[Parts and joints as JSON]
** BEGIN **

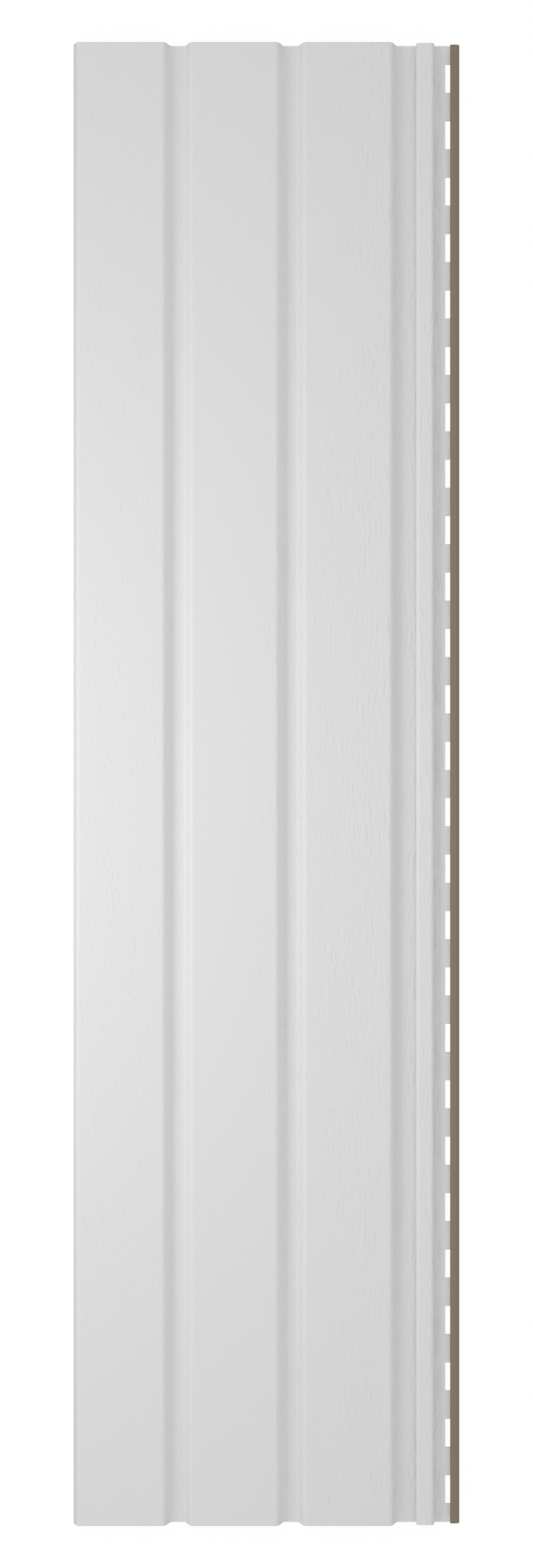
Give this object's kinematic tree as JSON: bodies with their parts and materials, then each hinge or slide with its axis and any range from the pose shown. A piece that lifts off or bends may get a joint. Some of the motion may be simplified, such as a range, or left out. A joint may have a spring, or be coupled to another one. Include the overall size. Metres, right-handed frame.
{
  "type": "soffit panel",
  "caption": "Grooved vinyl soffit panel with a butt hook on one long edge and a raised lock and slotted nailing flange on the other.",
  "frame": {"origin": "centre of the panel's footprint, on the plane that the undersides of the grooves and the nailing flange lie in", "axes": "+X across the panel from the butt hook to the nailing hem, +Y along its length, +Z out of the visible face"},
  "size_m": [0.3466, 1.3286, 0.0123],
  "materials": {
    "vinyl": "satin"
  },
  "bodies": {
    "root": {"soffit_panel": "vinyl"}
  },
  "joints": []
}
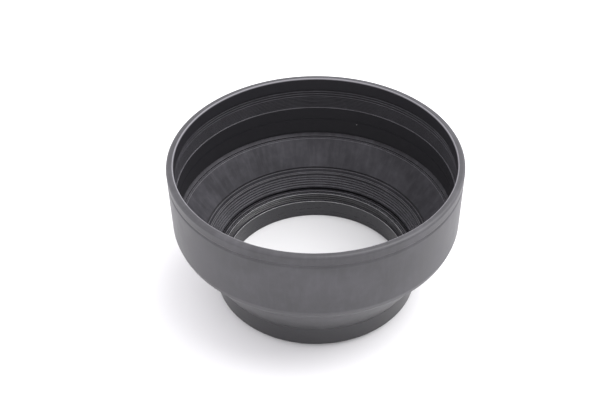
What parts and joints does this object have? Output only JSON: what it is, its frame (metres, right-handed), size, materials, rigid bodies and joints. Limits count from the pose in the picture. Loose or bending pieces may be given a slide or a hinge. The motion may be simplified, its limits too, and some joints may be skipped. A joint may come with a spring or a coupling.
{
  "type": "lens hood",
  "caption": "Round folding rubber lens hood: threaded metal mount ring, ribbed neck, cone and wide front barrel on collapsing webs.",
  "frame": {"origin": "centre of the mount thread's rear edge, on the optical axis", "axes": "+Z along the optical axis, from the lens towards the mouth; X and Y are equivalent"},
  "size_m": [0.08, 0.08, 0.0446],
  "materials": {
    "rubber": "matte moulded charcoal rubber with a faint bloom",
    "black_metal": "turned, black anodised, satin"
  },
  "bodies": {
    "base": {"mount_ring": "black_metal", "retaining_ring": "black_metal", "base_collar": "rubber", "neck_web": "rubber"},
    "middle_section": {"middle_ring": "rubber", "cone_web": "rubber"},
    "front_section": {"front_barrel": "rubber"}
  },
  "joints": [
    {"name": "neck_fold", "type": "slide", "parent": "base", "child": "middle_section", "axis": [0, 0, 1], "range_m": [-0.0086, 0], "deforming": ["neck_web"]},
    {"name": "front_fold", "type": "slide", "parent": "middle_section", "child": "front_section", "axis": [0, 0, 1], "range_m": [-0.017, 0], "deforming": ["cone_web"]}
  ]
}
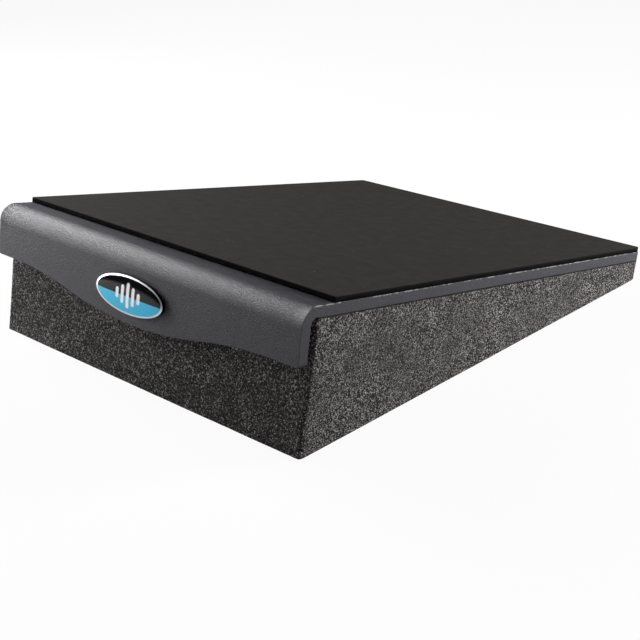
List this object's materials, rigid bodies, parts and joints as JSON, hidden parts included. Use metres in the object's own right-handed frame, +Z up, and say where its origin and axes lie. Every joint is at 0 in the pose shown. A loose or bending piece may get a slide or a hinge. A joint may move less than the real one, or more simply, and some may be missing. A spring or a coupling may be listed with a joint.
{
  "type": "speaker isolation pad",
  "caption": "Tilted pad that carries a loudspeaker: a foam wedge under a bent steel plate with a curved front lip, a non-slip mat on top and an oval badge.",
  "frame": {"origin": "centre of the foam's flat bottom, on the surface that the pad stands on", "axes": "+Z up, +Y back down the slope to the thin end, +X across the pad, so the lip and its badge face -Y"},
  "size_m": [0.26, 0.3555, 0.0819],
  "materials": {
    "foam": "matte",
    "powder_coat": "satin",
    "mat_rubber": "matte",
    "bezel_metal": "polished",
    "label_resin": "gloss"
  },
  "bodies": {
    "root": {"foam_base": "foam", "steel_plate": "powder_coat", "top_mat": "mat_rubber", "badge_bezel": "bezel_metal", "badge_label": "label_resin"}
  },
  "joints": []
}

** END **

• _TASK OBJECTIVE_
Reproduce each line verbatim.

• _RESULT BELOW_
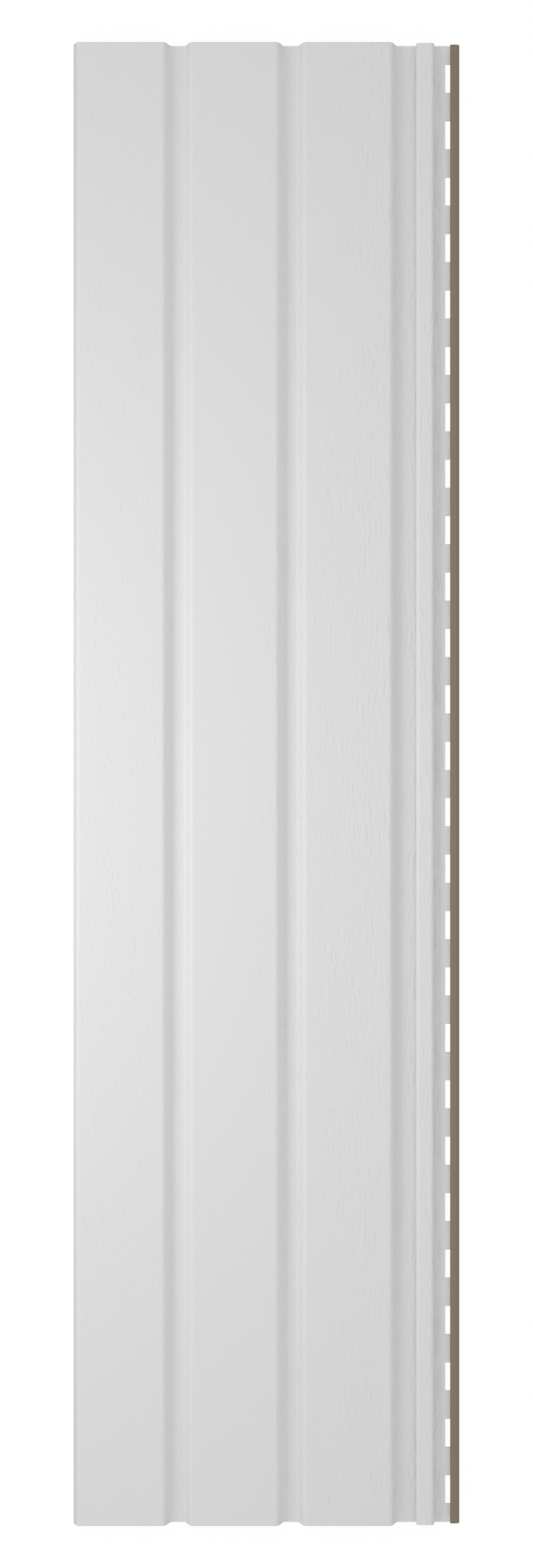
Give this object's kinematic tree as JSON: bodies with their parts and materials, then each hinge or slide with its axis and any range from the pose shown. A piece that lifts off or bends may get a joint. Some of the motion may be simplified, such as a range, or left out. A joint may have a spring, or be coupled to another one. Include the overall size. Metres, right-handed frame.
{
  "type": "soffit panel",
  "caption": "Grooved vinyl soffit panel with a butt hook on one long edge and a raised lock and slotted nailing flange on the other.",
  "frame": {"origin": "centre of the panel's footprint, on the plane that the undersides of the grooves and the nailing flange lie in", "axes": "+X across the panel from the butt hook to the nailing hem, +Y along its length, +Z out of the visible face"},
  "size_m": [0.3466, 1.3286, 0.0123],
  "materials": {
    "vinyl": "satin"
  },
  "bodies": {
    "root": {"soffit_panel": "vinyl"}
  },
  "joints": []
}
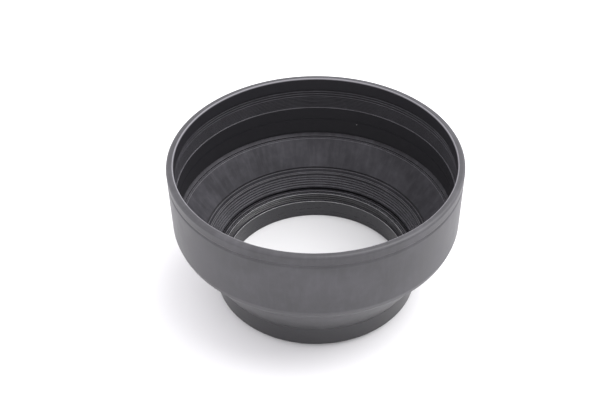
What parts and joints does this object have? Output only JSON: what it is, its frame (metres, right-handed), size, materials, rigid bodies and joints. Limits count from the pose in the picture. Loose or bending pieces may be given a slide or a hinge. The motion may be simplified, its limits too, and some joints may be skipped. A joint may come with a spring or a coupling.
{
  "type": "lens hood",
  "caption": "Round folding rubber lens hood: threaded metal mount ring, ribbed neck, cone and wide front barrel on collapsing webs.",
  "frame": {"origin": "centre of the mount thread's rear edge, on the optical axis", "axes": "+Z along the optical axis, from the lens towards the mouth; X and Y are equivalent"},
  "size_m": [0.08, 0.08, 0.0446],
  "materials": {
    "rubber": "matte moulded charcoal rubber with a faint bloom",
    "black_metal": "turned, black anodised, satin"
  },
  "bodies": {
    "base": {"mount_ring": "black_metal", "retaining_ring": "black_metal", "base_collar": "rubber", "neck_web": "rubber"},
    "middle_section": {"middle_ring": "rubber", "cone_web": "rubber"},
    "front_section": {"front_barrel": "rubber"}
  },
  "joints": [
    {"name": "neck_fold", "type": "slide", "parent": "base", "child": "middle_section", "axis": [0, 0, 1], "range_m": [-0.0086, 0], "deforming": ["neck_web"]},
    {"name": "front_fold", "type": "slide", "parent": "middle_section", "child": "front_section", "axis": [0, 0, 1], "range_m": [-0.017, 0], "deforming": ["cone_web"]}
  ]
}
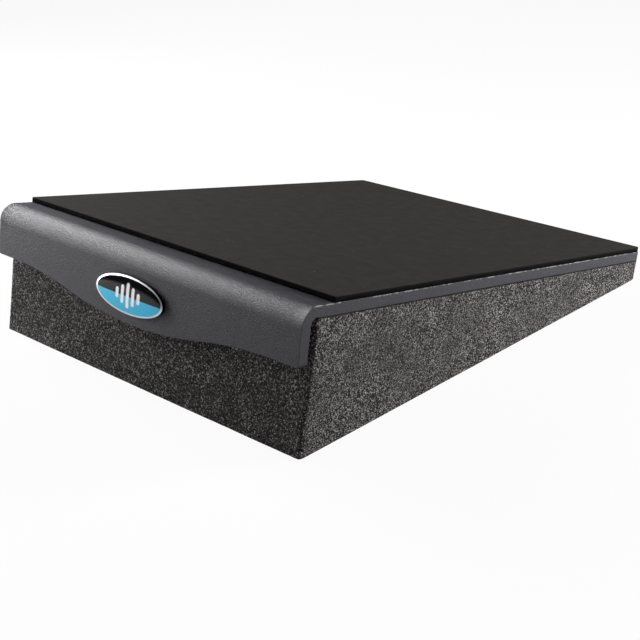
List this object's materials, rigid bodies, parts and joints as JSON, hidden parts included. Use metres in the object's own right-handed frame, +Z up, and say where its origin and axes lie. Every joint is at 0 in the pose shown. A loose or bending piece may get a slide or a hinge. A joint may move less than the real one, or more simply, and some may be missing. A spring or a coupling may be listed with a joint.
{
  "type": "speaker isolation pad",
  "caption": "Tilted pad that carries a loudspeaker: a foam wedge under a bent steel plate with a curved front lip, a non-slip mat on top and an oval badge.",
  "frame": {"origin": "centre of the foam's flat bottom, on the surface that the pad stands on", "axes": "+Z up, +Y back down the slope to the thin end, +X across the pad, so the lip and its badge face -Y"},
  "size_m": [0.26, 0.3555, 0.0819],
  "materials": {
    "foam": "matte",
    "powder_coat": "satin",
    "mat_rubber": "matte",
    "bezel_metal": "polished",
    "label_resin": "gloss"
  },
  "bodies": {
    "root": {"foam_base": "foam", "steel_plate": "powder_coat", "top_mat": "mat_rubber", "badge_bezel": "bezel_metal", "badge_label": "label_resin"}
  },
  "joints": []
}